Silicon-Based Nanoelectronic Semiconductor Material and Its Surface-Enhanced Raman Image Signals

Abstract

One-dimensional Zinc Oxide (ZnO) nanomaterials have important applications in devices, such as solar energy, sensors, and piezoelectric materials due to surface effects and quantum size effects. As a semiconductor material, Si has good thermal conductivity and low resistivity. A layer of n-type ZnO nanowires is grown on P-type monocrystalline silicon by transferring the Anodic Aluminum Oxide (AAO) template. The enhanced Raman effect on the surface is attempted by preparing n-type ZnO-P-type Si heterojunction nanostructures. This paper uses Si-based AAO as a template and uses electrochemical deposition method to prepare silicon-based nano-electronic semiconductor material ZnO/AAO/Si.
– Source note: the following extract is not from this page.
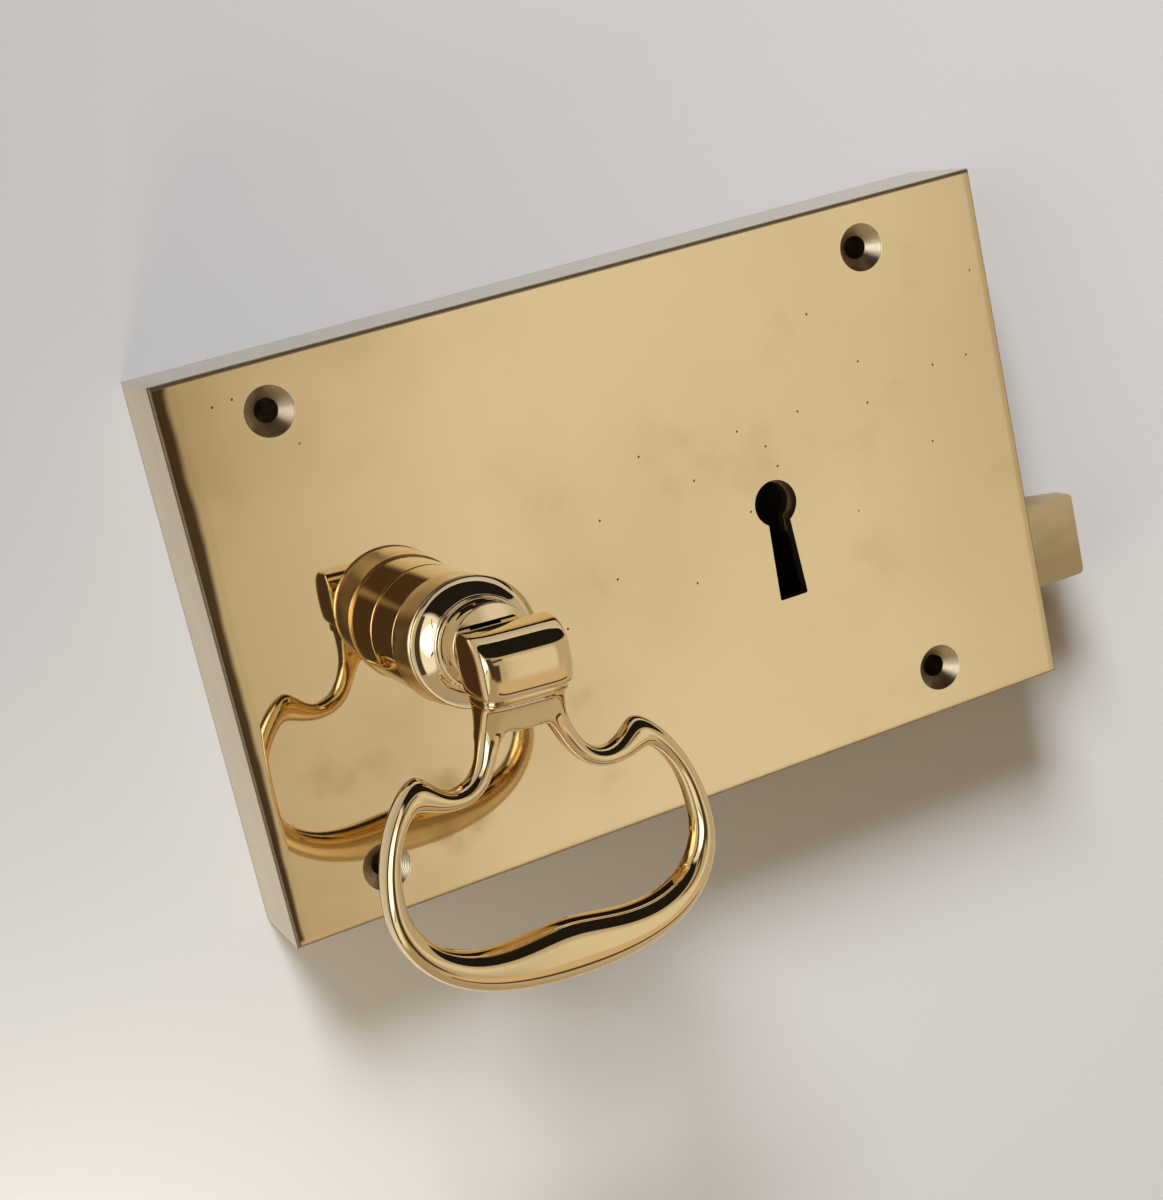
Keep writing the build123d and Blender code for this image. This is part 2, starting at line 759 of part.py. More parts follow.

According to SEM analysis, there are uniform pores on the surface of the material, and the cross-section shows that ZnO nanowires have been assembled into the AAO/Si structure. XRD analysis shows that ZnOn nanowires have a hexagonal wurtzite structure. In optoelectronic testing, through PL spectral analysis, the semiconductor material ZnO/AAO/Si has a strong yellow green emission peak near 574 nm. Field emission analysis shows that the β value of the ZnO field enhancement factor in the ZnO/AAO/Si structure is relatively high. The Surface-Enhanced Raman Spectroscopy (SERS) image signal experiment shows that the silicon-based nano-electronic semiconductor material prepared by electrochemical deposition method has good SERS characteristics. The SERS spectral intensity increases with the increase of the concentration of the detected substance and can be used as a SERS substrate to achieve Raman spectral image signal detection of chemical substances with low concentration.